__GIVEN TASK__
Write out exactly the lines from the line with "extrude(amount=MOTOR_SCREW_HEAD_H)" through the line with "if empty is", including both, and nothing more.

[3D code data]
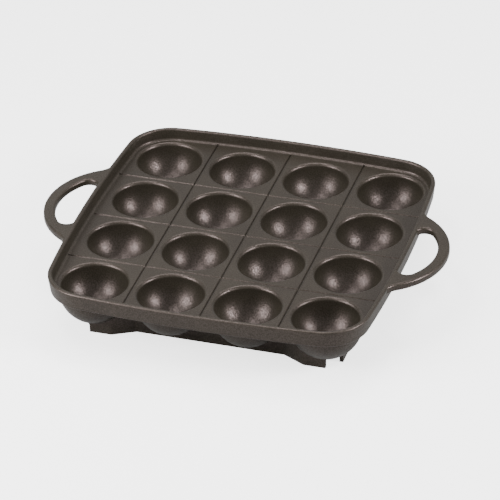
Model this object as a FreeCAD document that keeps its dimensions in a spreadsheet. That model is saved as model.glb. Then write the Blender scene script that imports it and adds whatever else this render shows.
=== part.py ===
import FreeCAD, Part
import math
import os
import Sketcher

# A takoyaki pan for a stove, cast in one piece: a square deck with a raised rim, a grid of half-round
# bowls that bulge below it, a loop handle on each side and four bent walls that it stands on.
# Millimetres. Z is up, X runs through the handles, and the origin lies on the surface that the pan
# stands on, under the middle of the deck. Each region of the casting is a closed solid, such as a
# bowl with its tile of the deck, and neighbours meet face to face.

BOWLS_PER_SIDE = 4

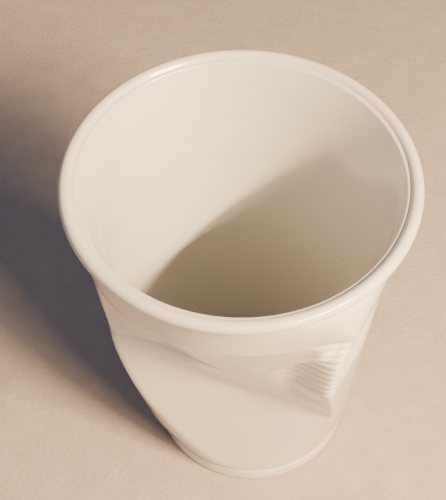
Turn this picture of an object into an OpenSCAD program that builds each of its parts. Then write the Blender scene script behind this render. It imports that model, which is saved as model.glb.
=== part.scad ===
// A crumpled drinking cup, slip-cast in one piece in glazed porcelain.
// The foot stands on z = 0 with its centre at the origin, and -Y is the dented front.
// Angles run round the cup from the front: positive to its right (+X), negative to its left.

/* [Cup] */
// height of the whole cup
cup_height = 96; // [90:1:102]
// outer diameter over the rounded rim
rim_diameter = 80; // [78:0.5:83]
// outer diameter of the foot
foot_diameter = 50.6; // [49:0.2:52]
// thickness of the wall, measured level
wall = 2.8; // [2.4:0.1:3.2]
// sideways shift of the rim against the foot
lean = 3.2; // [0:0.2:4]

/* [Rim] */
// thickness of the rounded roll
roll_thickness = 3; // [2.6:0.1:3.4]
// overhang of the roll past the wall below it
roll_overhang = 3.35; // [2.6:0.05:3.6]
// height of the rim piece with its flared lip
rim_height = 6; // [5.5:0.1:7]

/* [Foot] */
// height of the foot band, up to where the wall starts
foot_height = 6; // [5.5:0.1:7]
// depth of the recess under the foot
foot_recess = 1.2; // [0.8:0.1:1.6]
// width of the ring that the cup stands on
foot_ring = 3.6; // [3:0.1:5]
// thickness of the floor
floor_thickness = 2.6; // [2.2:0.1:2.8]
// depth of the groove above the foot band
groove_depth = 0.45; // [0.2:0.05:0.7]

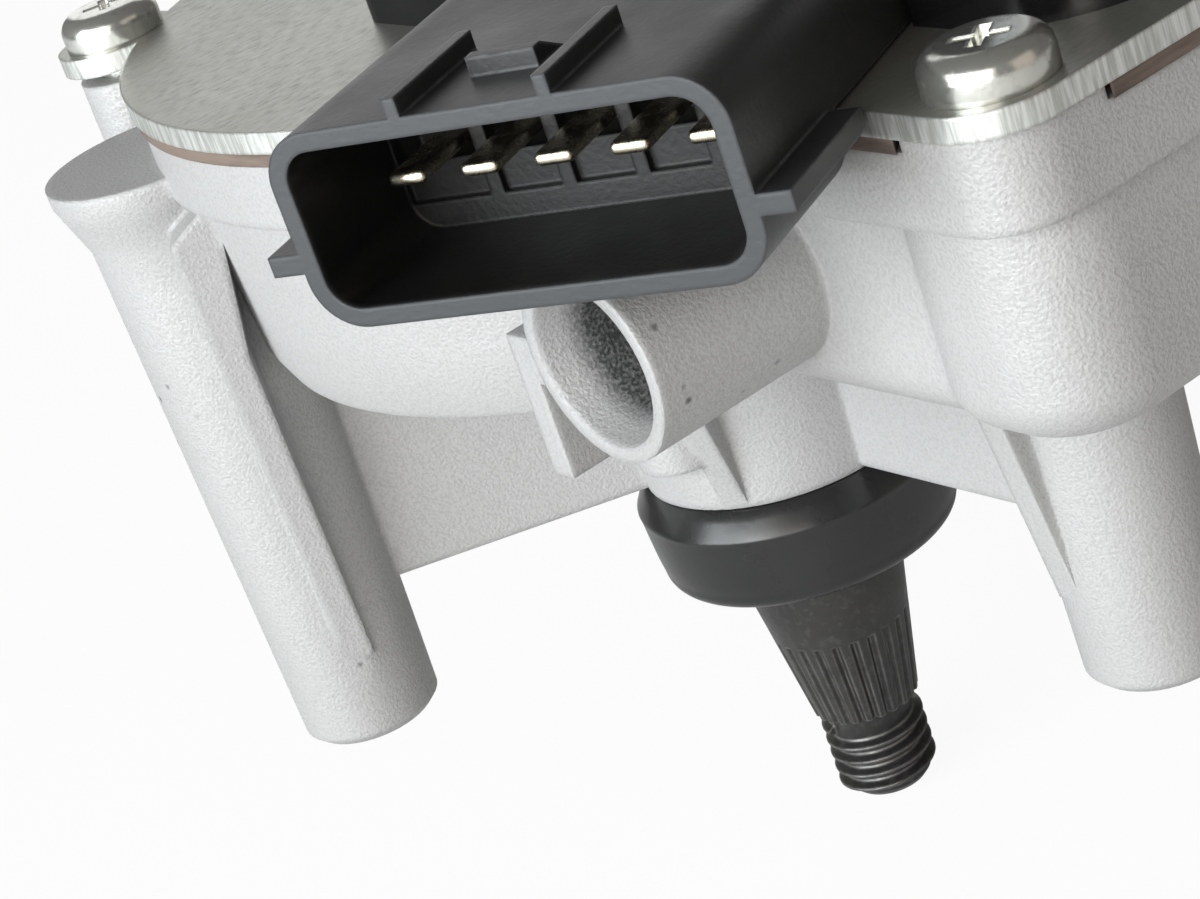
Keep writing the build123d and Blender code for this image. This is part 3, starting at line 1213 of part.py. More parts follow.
with BuildPart() as motor_screws:
    with BuildSketch(MOTOR.offset(CAN_START_X + CAN_WALL)):
        with Locations(*MOTOR_SCREWS):
            RegularPolygon(MOTOR_SCREW_HEAD_R, 6)
    extrude(amount=MOTOR_SCREW_HEAD_H)
    with BuildSketch(MOTOR.offset(CAN_START_X + CAN_WALL)):
        with Locations(*MOTOR_SCREWS):
            Circle(MOTOR_SCREW_R)
    extrude(amount=-MOTOR_SCREW_LENGTH)
motor_screws.part.label = "motor_screws"
export_step(motor_screws.part, "parts/motor_screws.step")
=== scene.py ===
# %% [markdown]
# # A windscreen wiper motor
# The gearbox, motor and connector were modelled as solids, so this scene starts from them. It gives
# each piece the finish of its real material, and replaces five whose small detail is easier to make
# as a mesh: the threaded shaft end, the cover screws, the casting with its ribs and corner, the
# rubber cap and the connector's blades.

# %% Load the solids
import math

import bmesh
import bpy
from mathutils import Matrix, Vector


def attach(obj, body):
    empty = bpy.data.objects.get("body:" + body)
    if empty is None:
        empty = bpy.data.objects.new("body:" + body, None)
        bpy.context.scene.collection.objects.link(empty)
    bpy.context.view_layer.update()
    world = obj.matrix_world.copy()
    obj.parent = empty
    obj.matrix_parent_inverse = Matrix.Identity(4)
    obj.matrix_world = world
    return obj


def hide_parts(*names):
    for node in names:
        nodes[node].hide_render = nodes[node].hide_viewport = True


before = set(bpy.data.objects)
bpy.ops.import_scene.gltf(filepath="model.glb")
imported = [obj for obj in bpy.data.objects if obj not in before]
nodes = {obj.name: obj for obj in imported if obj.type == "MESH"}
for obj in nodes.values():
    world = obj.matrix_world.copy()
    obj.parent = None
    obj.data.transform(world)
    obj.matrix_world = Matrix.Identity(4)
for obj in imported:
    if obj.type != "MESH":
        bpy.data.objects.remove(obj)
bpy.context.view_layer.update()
MM = 0.001
print("pieces loaded:", len(nodes))

# %% [markdown]
# ## Camera
# A long lens close to level, tilted down a little and rolled, looks along the gearbox from its
# connector end. The camera has no shift, so it can be moved round the motor without change.

# %% Camera
CAMERA_PLACE = (-0.11451, -0.17477, 0.10349)
CAMERA_TURN = (65.566, 17.864, -37.559)  # degrees
LENS = 91.47
SENSOR = 36.0

camera_data = bpy.data.cameras.new("camera")
camera = bpy.data.objects.new("camera", camera_data)
bpy.context.scene.collection.objects.link(camera)
bpy.context.scene.camera = camera
camera.location = CAMERA_PLACE
camera.rotation_euler = [math.radians(a) for a in CAMERA_TURN]
camera_data.sensor_width = SENSOR
camera_data.lens = LENS
camera_data.clip_start = 0.01
print("camera distance:", round(camera.location.length, 4), "m")

# %% [markdown]
# ## Floor and light
# Castings are lit by large soft lamps: a small lamp would burn out on the metal and leave the black
# rubber without form. The floor is pale, and to the camera it is nearly white paper, with the
# motor's shadow still on it. Reflections see it as it is lit.

# %% Floor
FLOOR_Z = -0.0208
FLOOR_REACH = 2.5
PAPER_COLOUR = (0.86, 0.86, 0.86, 1)
PAPER_GLOW = 0.93  # share of plain white in what the camera sees


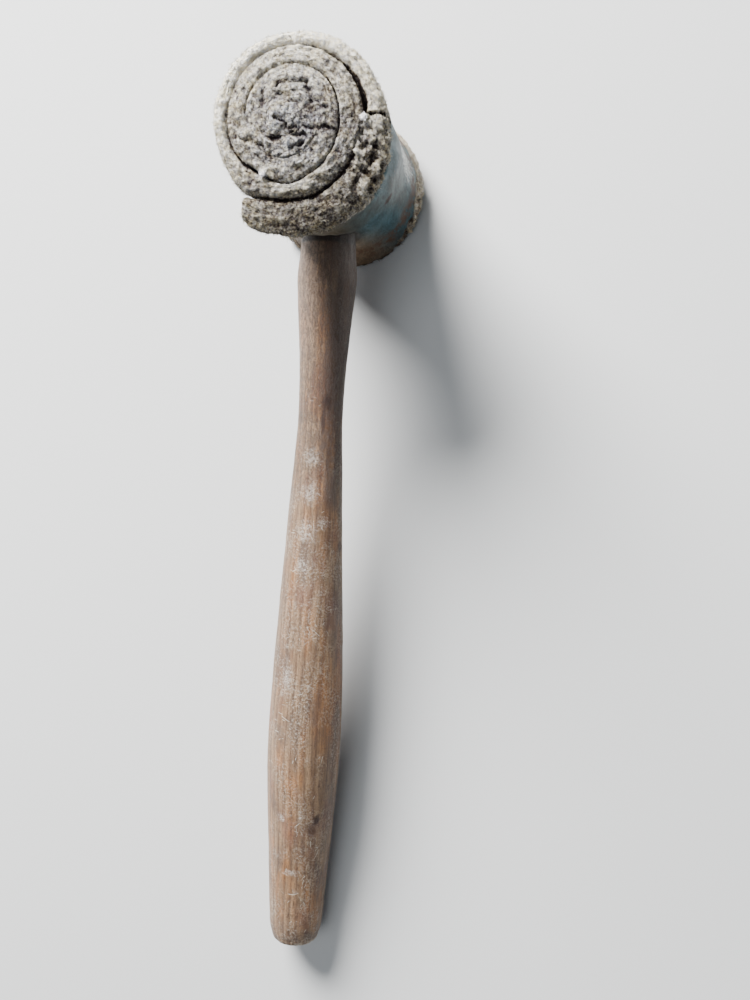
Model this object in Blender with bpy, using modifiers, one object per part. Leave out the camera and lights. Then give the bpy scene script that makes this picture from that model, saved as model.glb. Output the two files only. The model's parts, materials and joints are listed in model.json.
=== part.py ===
"""Rawhide mallet, lying as it was put down: a strip of rawhide rolled up for the head, on a turned wooden handle.

The mallet is modelled in its own axes, in millimetres times MM, and one empty then lays it down:
    x  across the head, y  along the handle from the butt to the head, z  along the head, to the front face.
It stands on the rim of its back face, tipped until the butt of the handle touches the surface at z = 0.
"""

import math

import bmesh
import bpy
from mathutils import Matrix, Vector

MM = 0.001

# The head: one strip of hide, rolled up round a fold.
HEAD_LENGTH = 82.0
LAP_RADIUS = 25.4  # outer surface at the strip's outer end, at the waist
WRAP_RADIUS = 22.3  # outer surface one turn further in, under the lap
HIDE_PITCH = 5.7  # how far each further turn lies inside the last
TURN_GAP = 0.4
LAP_ANGLE = math.radians(-122)
FOLD_ANGLE = 0.0  # the strip's inner end, folded back across the middle
WHOLE_TURNS = 4
TURNS = WHOLE_TURNS + (FOLD_ANGLE - LAP_ANGLE) / math.tau
STEPS_PER_TURN = 30
LEVELS = (-1.0, -0.93, -0.8, -0.55, -0.2, 0.2, 0.55, 0.8, 0.93, 1.0)  # shares of half the head's length

# Years of blows have spread both ends of the roll like a mushroom.
FRONT_FLARE, FRONT_FLARE_POWER = 0.25, 4
BACK_FLARE, BACK_FLARE_POWER = 0.15, 3
FLARE_ONSET_POWER = 2.2
WAIST_SHARE = 0.1  # the narrowest place, as a share of half the head's length
FRONT_LEAN = Vector((-3.4, 2.6))  # the front end has also been driven to one side
ROLL_CENTRE = Vector((-0.4, 0.4))
LIP_DEPTH = 4.0
LIP_DROP = 1.4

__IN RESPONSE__
    extrude(amount=MOTOR_SCREW_HEAD_H)
    with BuildSketch(MOTOR.offset(CAN_START_X + CAN_WALL)):
        with Locations(*MOTOR_SCREWS):
            Circle(MOTOR_SCREW_R)
    extrude(amount=-MOTOR_SCREW_LENGTH)
motor_screws.part.label = "motor_screws"
export_step(motor_screws.part, "parts/motor_screws.step")
=== scene.py ===
# %% [markdown]
# # A windscreen wiper motor
# The gearbox, motor and connector were modelled as solids, so this scene starts from them. It gives
# each piece the finish of its real material, and replaces five whose small detail is easier to make
# as a mesh: the threaded shaft end, the cover screws, the casting with its ribs and corner, the
# rubber cap and the connector's blades.

# %% Load the solids
import math

import bmesh
import bpy
from mathutils import Matrix, Vector


def attach(obj, body):
    empty = bpy.data.objects.get("body:" + body)
    if empty is None:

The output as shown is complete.